Return only the lines running from the line with "for number, row" down to the line with "bpy.data.objects.remove(obj)", both included, exactly as they appear.

_Data to use_
— begin —

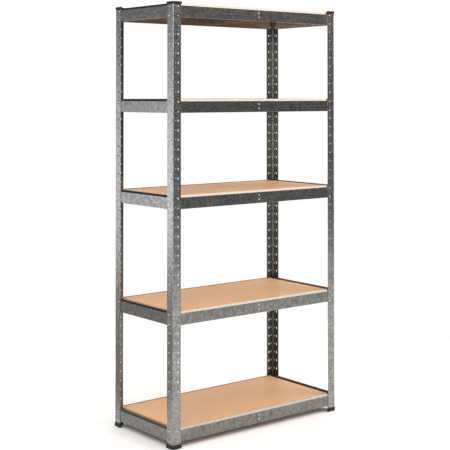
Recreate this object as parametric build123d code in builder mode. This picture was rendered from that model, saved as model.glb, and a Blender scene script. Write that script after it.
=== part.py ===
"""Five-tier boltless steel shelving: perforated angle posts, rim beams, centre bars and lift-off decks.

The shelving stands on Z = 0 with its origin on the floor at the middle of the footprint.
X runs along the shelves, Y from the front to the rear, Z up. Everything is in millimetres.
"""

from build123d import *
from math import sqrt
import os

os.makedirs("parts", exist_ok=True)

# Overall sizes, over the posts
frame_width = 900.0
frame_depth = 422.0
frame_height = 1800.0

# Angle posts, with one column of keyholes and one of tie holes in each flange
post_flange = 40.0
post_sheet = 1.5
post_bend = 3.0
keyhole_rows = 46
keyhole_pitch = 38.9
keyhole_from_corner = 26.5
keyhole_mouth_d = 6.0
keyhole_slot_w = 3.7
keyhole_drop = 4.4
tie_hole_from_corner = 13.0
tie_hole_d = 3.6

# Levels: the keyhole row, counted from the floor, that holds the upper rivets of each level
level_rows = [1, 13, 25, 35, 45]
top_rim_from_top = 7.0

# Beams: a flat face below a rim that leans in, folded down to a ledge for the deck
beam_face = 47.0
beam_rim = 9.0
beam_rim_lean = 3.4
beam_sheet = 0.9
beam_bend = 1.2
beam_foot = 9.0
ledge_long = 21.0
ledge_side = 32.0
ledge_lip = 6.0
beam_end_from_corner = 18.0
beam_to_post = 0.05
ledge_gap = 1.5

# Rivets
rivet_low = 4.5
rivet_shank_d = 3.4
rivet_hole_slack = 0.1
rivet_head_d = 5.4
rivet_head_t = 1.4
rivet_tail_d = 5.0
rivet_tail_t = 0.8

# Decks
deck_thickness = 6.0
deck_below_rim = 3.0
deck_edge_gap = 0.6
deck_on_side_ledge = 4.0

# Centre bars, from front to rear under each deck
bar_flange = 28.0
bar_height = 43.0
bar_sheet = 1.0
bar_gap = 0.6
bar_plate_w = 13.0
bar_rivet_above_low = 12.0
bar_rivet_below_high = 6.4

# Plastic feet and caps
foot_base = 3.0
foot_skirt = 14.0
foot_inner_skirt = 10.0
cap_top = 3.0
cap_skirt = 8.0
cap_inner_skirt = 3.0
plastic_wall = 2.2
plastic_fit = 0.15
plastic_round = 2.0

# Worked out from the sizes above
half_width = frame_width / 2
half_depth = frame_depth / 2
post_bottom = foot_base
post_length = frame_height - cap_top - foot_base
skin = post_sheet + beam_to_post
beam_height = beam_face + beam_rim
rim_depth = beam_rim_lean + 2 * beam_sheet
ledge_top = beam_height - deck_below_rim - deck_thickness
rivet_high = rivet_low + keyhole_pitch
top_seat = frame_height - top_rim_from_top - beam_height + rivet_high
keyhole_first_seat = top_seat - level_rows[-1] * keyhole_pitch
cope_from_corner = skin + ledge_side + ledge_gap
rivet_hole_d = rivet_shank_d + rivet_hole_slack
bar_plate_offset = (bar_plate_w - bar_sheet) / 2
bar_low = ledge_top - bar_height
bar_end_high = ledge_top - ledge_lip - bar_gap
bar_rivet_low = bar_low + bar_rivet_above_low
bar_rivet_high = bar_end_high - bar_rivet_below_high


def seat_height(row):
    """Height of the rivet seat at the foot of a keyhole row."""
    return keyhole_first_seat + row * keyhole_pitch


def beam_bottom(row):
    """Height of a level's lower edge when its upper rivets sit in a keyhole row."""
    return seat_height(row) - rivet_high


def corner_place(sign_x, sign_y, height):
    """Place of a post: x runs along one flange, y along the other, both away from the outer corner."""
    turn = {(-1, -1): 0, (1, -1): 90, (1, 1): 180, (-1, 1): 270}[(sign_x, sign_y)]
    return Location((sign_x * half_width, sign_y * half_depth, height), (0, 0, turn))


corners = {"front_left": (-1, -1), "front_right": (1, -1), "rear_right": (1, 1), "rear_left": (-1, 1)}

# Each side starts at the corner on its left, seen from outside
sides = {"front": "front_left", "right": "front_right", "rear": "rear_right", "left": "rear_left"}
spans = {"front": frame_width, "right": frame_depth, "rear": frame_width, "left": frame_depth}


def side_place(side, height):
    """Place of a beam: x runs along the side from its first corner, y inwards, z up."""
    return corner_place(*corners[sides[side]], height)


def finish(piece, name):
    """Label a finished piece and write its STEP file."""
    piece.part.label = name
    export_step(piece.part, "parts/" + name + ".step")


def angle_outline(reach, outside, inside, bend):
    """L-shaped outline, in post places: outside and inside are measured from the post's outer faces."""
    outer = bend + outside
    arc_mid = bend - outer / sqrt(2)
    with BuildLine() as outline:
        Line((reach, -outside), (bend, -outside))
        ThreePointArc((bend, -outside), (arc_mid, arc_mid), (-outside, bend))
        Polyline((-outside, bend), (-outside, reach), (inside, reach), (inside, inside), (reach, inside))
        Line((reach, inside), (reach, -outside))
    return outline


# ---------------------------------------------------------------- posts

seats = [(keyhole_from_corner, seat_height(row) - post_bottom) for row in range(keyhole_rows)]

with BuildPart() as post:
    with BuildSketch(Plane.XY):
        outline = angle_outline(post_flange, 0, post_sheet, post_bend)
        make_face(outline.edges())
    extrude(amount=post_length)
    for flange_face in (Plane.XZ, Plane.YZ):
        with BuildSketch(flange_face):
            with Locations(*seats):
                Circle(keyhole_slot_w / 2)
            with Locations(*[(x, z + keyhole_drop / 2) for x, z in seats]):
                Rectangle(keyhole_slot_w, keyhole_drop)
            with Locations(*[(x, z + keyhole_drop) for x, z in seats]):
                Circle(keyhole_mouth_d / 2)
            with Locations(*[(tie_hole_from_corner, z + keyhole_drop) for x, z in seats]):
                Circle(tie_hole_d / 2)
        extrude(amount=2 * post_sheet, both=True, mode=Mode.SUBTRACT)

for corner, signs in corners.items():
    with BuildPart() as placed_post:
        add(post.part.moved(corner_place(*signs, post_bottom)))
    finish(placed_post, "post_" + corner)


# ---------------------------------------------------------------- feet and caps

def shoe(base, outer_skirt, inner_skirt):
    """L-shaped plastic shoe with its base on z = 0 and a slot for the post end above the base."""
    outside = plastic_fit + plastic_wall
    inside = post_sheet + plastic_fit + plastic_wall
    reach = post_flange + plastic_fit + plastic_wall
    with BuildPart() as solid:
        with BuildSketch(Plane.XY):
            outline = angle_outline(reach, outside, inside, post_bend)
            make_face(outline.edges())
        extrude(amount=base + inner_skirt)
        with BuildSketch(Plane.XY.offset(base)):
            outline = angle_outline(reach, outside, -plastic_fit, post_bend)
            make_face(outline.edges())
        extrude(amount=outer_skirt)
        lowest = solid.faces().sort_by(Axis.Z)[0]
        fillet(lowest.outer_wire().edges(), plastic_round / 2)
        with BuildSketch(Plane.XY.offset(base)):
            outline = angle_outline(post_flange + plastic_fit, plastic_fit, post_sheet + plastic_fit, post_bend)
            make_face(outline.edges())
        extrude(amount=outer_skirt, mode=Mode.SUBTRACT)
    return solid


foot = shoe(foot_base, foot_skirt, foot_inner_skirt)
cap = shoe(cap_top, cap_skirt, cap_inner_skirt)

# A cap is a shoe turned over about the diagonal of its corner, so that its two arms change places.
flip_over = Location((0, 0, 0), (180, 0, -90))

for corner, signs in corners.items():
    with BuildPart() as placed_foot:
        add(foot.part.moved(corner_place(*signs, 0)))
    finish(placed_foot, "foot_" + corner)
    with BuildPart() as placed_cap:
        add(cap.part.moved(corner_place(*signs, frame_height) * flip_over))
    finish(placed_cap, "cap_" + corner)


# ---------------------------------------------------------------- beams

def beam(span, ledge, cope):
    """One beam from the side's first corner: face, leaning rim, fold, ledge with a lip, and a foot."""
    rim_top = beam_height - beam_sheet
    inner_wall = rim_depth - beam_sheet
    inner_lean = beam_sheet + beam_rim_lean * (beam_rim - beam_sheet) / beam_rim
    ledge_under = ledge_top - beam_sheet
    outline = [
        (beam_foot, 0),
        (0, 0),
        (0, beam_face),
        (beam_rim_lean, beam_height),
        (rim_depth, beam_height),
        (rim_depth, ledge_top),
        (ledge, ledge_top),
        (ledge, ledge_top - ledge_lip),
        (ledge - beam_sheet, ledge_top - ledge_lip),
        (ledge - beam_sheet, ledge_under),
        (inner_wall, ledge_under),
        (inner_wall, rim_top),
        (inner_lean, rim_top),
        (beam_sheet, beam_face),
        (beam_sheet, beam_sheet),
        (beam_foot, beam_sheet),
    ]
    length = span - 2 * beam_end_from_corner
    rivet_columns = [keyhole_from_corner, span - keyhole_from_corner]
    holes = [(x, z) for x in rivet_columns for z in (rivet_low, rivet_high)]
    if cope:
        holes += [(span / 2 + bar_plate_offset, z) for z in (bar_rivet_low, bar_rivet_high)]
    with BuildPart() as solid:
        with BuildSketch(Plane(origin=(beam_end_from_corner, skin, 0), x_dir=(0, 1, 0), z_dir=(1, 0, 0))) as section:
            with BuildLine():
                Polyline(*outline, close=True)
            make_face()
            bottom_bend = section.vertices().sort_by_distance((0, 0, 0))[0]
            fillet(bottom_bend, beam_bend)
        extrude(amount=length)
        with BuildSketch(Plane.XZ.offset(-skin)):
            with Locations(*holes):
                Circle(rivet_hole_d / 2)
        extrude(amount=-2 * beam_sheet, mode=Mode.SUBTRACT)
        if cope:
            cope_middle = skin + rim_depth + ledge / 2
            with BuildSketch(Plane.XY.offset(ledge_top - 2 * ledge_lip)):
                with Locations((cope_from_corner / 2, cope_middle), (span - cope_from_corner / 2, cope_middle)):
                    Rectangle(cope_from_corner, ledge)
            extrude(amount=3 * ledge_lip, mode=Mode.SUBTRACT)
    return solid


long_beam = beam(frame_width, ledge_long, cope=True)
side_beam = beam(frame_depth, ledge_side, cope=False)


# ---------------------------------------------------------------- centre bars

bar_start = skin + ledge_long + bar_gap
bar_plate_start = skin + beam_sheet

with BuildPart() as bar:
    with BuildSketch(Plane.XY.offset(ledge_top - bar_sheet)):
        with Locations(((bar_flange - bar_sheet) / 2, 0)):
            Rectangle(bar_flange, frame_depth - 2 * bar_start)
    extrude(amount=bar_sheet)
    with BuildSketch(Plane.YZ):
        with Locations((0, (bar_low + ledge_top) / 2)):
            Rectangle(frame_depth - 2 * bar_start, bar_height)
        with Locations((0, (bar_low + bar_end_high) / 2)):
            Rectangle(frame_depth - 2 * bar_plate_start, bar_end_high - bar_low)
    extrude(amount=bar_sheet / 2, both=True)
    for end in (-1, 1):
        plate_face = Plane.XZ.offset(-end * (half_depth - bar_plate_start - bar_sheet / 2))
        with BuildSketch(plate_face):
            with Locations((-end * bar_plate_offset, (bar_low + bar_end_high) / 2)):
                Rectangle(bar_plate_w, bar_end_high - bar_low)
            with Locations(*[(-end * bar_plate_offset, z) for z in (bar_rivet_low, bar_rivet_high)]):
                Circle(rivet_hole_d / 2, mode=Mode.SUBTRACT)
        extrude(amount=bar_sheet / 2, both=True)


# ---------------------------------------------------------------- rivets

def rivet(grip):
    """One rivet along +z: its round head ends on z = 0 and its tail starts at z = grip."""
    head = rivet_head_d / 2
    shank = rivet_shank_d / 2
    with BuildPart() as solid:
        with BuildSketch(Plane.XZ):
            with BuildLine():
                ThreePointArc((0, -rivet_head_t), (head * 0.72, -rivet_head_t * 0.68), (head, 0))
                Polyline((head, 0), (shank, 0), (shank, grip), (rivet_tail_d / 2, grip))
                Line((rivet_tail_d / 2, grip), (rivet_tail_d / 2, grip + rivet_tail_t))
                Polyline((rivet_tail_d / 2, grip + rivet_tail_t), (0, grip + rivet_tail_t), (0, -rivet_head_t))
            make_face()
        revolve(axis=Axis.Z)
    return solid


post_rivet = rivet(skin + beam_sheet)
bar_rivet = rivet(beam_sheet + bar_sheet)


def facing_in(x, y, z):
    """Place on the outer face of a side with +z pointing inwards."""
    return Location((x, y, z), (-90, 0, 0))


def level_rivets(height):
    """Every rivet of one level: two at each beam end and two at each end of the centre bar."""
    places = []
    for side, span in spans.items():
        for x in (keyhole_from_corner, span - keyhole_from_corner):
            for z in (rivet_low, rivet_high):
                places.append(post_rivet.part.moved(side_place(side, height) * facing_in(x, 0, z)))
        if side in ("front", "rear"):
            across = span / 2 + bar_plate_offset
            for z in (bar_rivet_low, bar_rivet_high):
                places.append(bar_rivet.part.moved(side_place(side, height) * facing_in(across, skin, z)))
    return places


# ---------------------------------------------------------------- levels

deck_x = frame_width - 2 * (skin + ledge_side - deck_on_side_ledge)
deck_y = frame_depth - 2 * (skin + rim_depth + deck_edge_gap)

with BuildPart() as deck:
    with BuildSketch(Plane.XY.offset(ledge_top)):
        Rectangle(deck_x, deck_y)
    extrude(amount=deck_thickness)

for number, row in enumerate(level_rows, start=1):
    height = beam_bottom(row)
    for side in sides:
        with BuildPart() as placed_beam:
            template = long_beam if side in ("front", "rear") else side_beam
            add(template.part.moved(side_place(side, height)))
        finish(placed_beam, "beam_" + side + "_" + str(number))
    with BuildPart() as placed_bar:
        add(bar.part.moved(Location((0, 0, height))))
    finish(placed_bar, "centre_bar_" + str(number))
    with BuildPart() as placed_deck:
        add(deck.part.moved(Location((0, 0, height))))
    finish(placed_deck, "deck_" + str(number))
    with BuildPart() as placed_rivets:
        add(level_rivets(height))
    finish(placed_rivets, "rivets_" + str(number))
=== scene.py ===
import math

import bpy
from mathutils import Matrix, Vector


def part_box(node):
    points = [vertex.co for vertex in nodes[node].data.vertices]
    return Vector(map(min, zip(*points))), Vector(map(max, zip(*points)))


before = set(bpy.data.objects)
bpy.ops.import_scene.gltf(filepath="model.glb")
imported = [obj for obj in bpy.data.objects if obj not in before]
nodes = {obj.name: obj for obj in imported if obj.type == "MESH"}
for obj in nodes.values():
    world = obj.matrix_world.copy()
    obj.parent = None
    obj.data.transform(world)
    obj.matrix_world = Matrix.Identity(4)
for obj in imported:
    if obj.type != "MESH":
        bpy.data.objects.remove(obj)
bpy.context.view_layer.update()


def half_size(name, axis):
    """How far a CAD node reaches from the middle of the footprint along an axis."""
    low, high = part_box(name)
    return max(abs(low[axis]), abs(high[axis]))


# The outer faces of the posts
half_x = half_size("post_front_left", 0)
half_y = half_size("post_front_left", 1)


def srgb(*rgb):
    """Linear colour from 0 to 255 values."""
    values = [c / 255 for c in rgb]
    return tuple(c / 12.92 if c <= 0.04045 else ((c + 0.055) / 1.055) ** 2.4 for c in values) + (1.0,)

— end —
— begin —

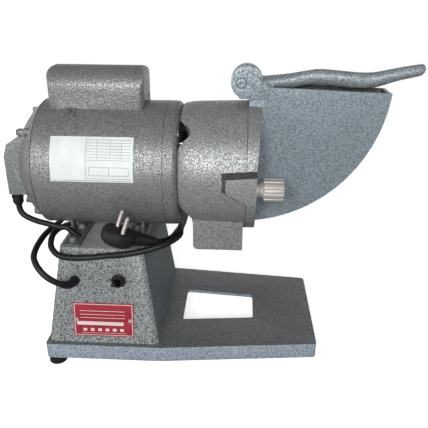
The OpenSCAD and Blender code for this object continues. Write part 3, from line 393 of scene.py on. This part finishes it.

— end —

_Solution to the problem_
for number, row in enumerate(level_rows, start=1):
    height = beam_bottom(row)
    for side in sides:
        with BuildPart() as placed_beam:
            template = long_beam if side in ("front", "rear") else side_beam
            add(template.part.moved(side_place(side, height)))
        finish(placed_beam, "beam_" + side + "_" + str(number))
    with BuildPart() as placed_bar:
        add(bar.part.moved(Location((0, 0, height))))
    finish(placed_bar, "centre_bar_" + str(number))
    with BuildPart() as placed_deck:
        add(deck.part.moved(Location((0, 0, height))))
    finish(placed_deck, "deck_" + str(number))
    with BuildPart() as placed_rivets:
        add(level_rivets(height))
    finish(placed_rivets, "rivets_" + str(number))
=== scene.py ===
import math

import bpy
from mathutils import Matrix, Vector


def part_box(node):
    points = [vertex.co for vertex in nodes[node].data.vertices]
    return Vector(map(min, zip(*points))), Vector(map(max, zip(*points)))


before = set(bpy.data.objects)
bpy.ops.import_scene.gltf(filepath="model.glb")
imported = [obj for obj in bpy.data.objects if obj not in before]
nodes = {obj.name: obj for obj in imported if obj.type == "MESH"}
for obj in nodes.values():
    world = obj.matrix_world.copy()
    obj.parent = None
    obj.data.transform(world)
    obj.matrix_world = Matrix.Identity(4)
for obj in imported:
    if obj.type != "MESH":
        bpy.data.objects.remove(obj)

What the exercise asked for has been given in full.